Summary of "Don't make this mistake with your PC!"
Tech/Product Focus: PCIe Lane Bifurcation (and How It Can Silently Throttle SSD/GPU Speeds)
The video explains “bifurcation” as a way of chopping up PCIe lanes inside CPU-connected slots, allowing multiple devices to share bandwidth.
Key limitation: CPU-focused behavior vs chipset behavior
- Bifurcation is CPU-focused.
- Non-CPU PCIe lanes typically go through the PCH/chipset, and those paths can behave differently from CPU-direct lanes.
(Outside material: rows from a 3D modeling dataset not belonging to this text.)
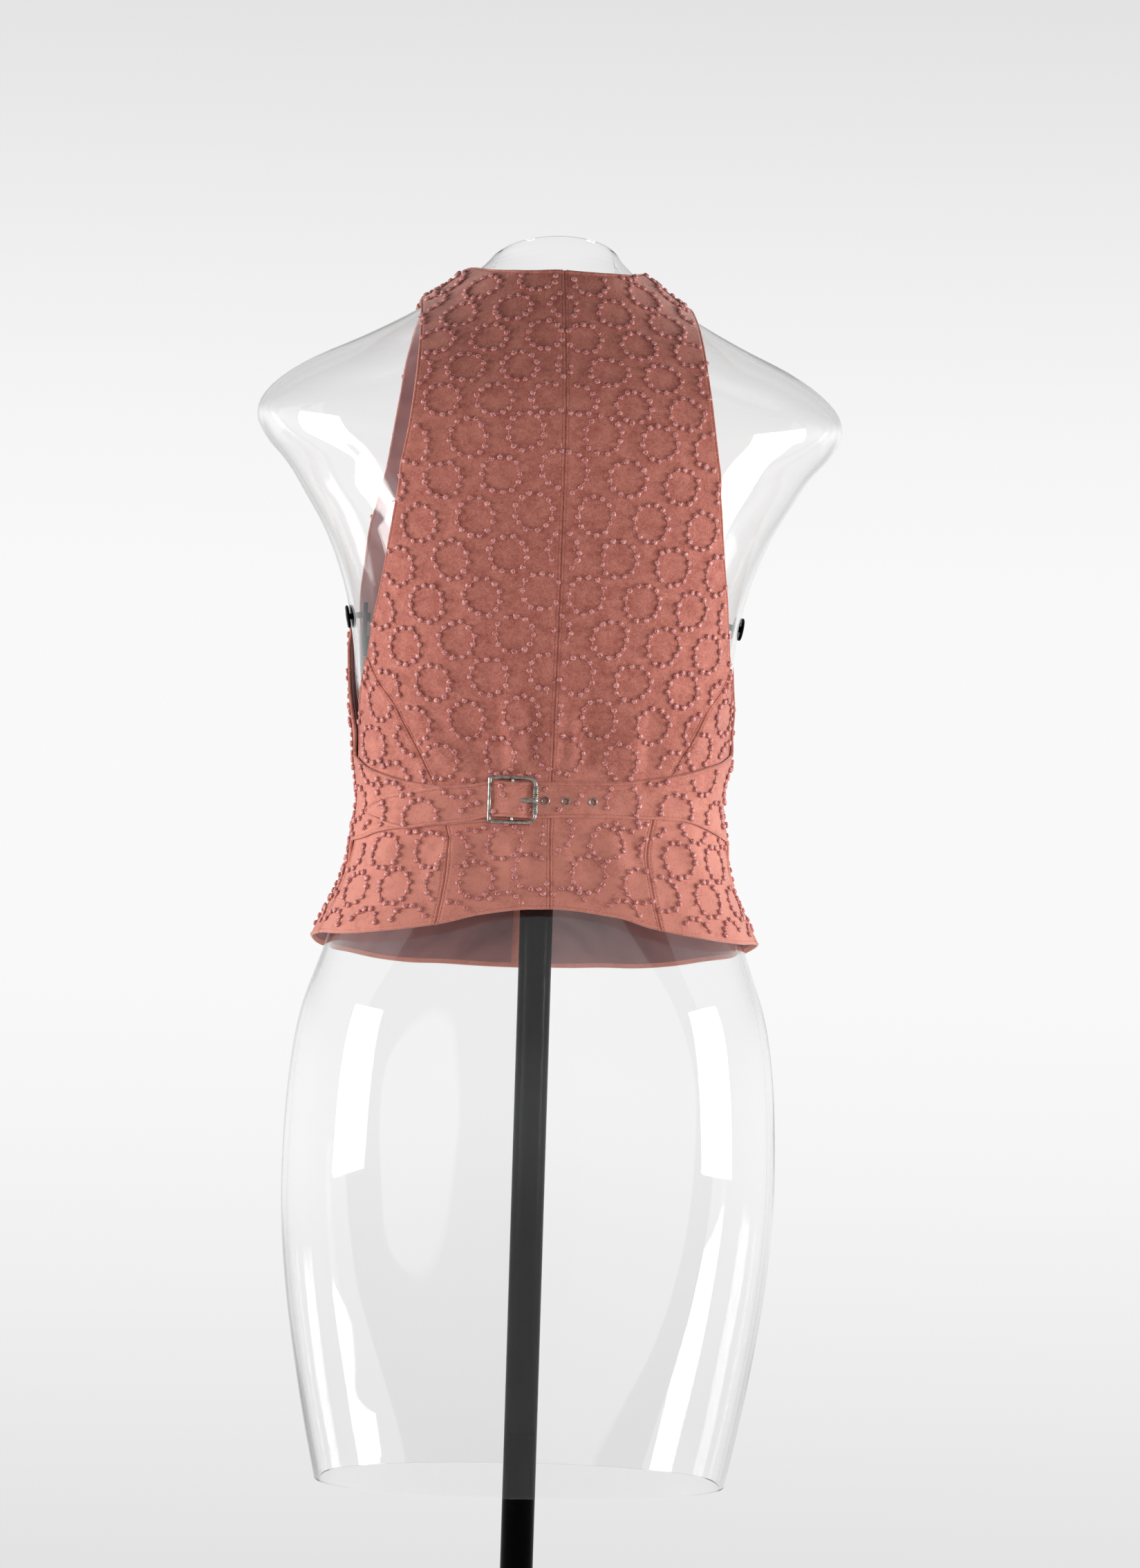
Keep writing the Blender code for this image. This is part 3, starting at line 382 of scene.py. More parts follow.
surfacePoints, surfaceNormals = clothTable()
degreeSize = np.linalg.norm(np.gradient(surfacePoints, axis=1), axis=-1) / 0.5
arcLength = np.zeros(degreeSize.shape)
arcLength[:, 1:] = np.cumsum(np.linalg.norm(np.diff(surfacePoints, axis=1), axis=-1), axis=1)
arcLength -= arcLength[:, [len(gridAngles) // 2]]
columnLength = np.repeat(gridHeights[:, None], len(gridAngles), 1)  # true length up the cloth over the shoulders
climbing = gridHeights > garment["shoulderStart"]
columnLength[climbing] = garment["shoulderStart"] + np.cumsum(
    np.linalg.norm(np.diff(surfacePoints, axis=0), axis=-1)[climbing[1:]], axis=0)
print("cloth surface worked out")


def tableAt(table, angle, height):
    angle, height = np.broadcast_arrays(np.asarray(angle, float), np.asarray(height, float))
    i = np.clip(height - gridHeights[0], 0, len(gridHeights) - 1.001)
    j = np.clip((angle - gridAngles[0]) / 0.5, 0, len(gridAngles) - 1.001)
    i0, j0 = i.astype(int), j.astype(int)
    fi, fj = i - i0, j - j0
    if table.ndim == 3:
        fi, fj = fi[..., None], fj[..., None]
    lower = table[i0, j0] * (1 - fj) + table[i0, j0 + 1] * fj
    upper = table[i0 + 1, j0] * (1 - fj) + table[i0 + 1, j0 + 1] * fj
    return lower * (1 - fi) + upper * fi


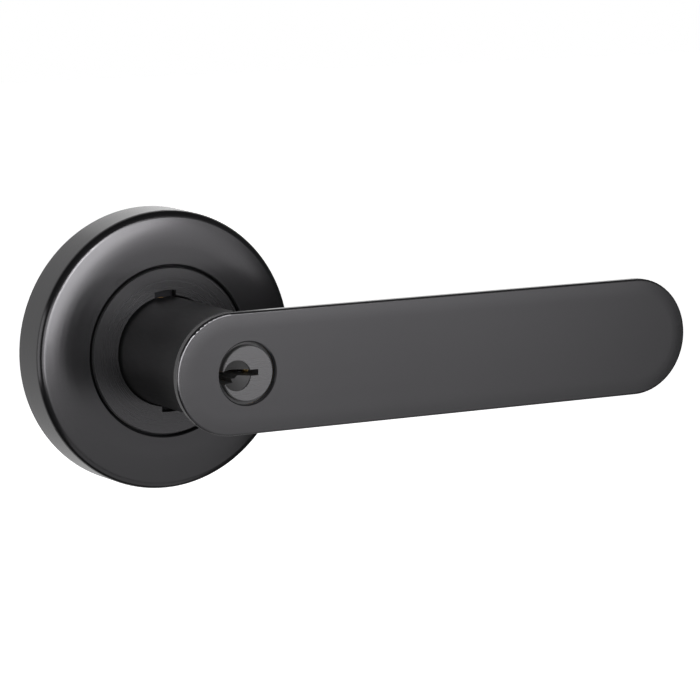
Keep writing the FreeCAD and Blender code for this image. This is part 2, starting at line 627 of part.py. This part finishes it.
def all_parts():
    """Every part of the handle, by name."""
    parts = {
        "rose_cover": rose_cover(),
        "collar_ring": collar_ring(),
        "collar_screws": collar_screws(),
        "cassette_body": cassette_body(),
        "cassette_screws": cassette_screws(),
        "mounting_plate": mounting_plate(),
        "mounting_post_top": mounting_post(POST_OFFSET),
        "mounting_post_bottom": mounting_post(-POST_OFFSET),
        "cover_snap_ring": cover_snap_ring(),
        "front_bush": front_bush(),
        "rear_bush": rear_bush(),
        "return_spring": return_spring(),
        "lever_handle": lever_handle(),
        "drive_sleeve": drive_sleeve(),
        "spring_driver": spring_driver(),
        "thrust_washer": thrust_washer(),
        "circlip": circlip(),
        "spindle_carrier": spindle_carrier(),
        "spindle": spindle(),
        "spindle_pin": spindle_pin(),
        "lever_catch": lever_catch(),
        "catch_spring": catch_spring(),
        "cylinder_body": cylinder_body(),
        "chamber_cover": chamber_cover(),
        "cylinder_retainer": cylinder_retainer(),
        "cylinder_plug": cylinder_plug(),
        "plug_clip": plug_clip(),
        "tailpiece": tailpiece(),
        "tailpiece_pin": tailpiece_pin(),
    }
    for number, (y, tip) in enumerate(zip(PIN_YS, PIN_TIPS), 1):
        parts["key_pin_%d" % number] = key_pin(y, tip)
        parts["driver_pin_%d" % number] = driver_pin(y)
        parts["driver_spring_%d" % number] = driver_spring(y)
    return parts


os.makedirs("parts", exist_ok=True)
for name, shape in all_parts().items():
    if not shape.isValid():
        raise ValueError("invalid shape: " + name)
    shape.exportStep("parts/%s.step" % name)
    print("%-22s solids %d  volume %9.1f mm3" % (name, len(shape.Solids), shape.Volume))
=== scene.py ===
import json
import math

import bpy
from mathutils import Euler, Matrix, Vector


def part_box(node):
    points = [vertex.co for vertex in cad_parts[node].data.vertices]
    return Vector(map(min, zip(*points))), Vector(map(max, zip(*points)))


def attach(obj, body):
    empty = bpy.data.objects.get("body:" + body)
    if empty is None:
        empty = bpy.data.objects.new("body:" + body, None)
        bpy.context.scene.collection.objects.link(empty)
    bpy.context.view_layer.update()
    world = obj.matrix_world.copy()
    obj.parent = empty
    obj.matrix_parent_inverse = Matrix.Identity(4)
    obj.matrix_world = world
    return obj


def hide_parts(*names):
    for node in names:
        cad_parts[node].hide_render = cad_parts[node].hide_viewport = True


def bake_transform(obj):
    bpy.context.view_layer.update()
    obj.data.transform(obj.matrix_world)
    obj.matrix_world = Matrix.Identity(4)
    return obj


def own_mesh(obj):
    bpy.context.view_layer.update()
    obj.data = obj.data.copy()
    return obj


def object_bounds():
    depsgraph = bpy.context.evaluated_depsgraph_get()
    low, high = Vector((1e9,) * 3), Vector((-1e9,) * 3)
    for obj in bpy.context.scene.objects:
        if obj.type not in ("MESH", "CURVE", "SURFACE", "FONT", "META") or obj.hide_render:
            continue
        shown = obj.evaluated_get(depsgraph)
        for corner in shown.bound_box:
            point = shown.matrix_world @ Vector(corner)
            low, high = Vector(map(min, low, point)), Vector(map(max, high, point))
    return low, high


# Keyed lever handle. Metres, in the frame's own axes: Y is the spindle's axis and -Y the
# room side, X runs along the lever, Z is up.
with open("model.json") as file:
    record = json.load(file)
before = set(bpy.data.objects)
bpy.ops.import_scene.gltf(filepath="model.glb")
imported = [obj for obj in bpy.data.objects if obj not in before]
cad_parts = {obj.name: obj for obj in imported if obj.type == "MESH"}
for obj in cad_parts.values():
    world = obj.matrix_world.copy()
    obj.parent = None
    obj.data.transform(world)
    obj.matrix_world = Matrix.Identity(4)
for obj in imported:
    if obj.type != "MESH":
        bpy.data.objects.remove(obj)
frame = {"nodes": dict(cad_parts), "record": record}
cad_low, cad_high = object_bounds()
nodes = frame["nodes"]
scene = bpy.context.scene

# Camera: its place, its turn to the right, tilt and roll in degrees, its lens in millimetres.
CAMERA_PLACE = (-0.3474, -0.7068, 0.1179)
CAMERA_TURN = 29.623
CAMERA_TILT = -8.639
CAMERA_ROLL = -0.339
CAMERA_LENS = 175.24
SENSOR = 36.0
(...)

- The video emphasizes that many users misconfigure their systems because they don’t read the motherboard manual—slot wiring and lane sharing vary widely by board model.
Concrete Motherboard Slot Pitfalls (Example: MSI Z790 Carbon WiFi 2)
The example board is described as having:
- One “full-size” 16x metal-shielded slot intended for the GPU (framed as the true CPU x16 slot).
- A second long 16x-length physical slot that is electrically only x4 (Gen4 or below), despite being visually misleading.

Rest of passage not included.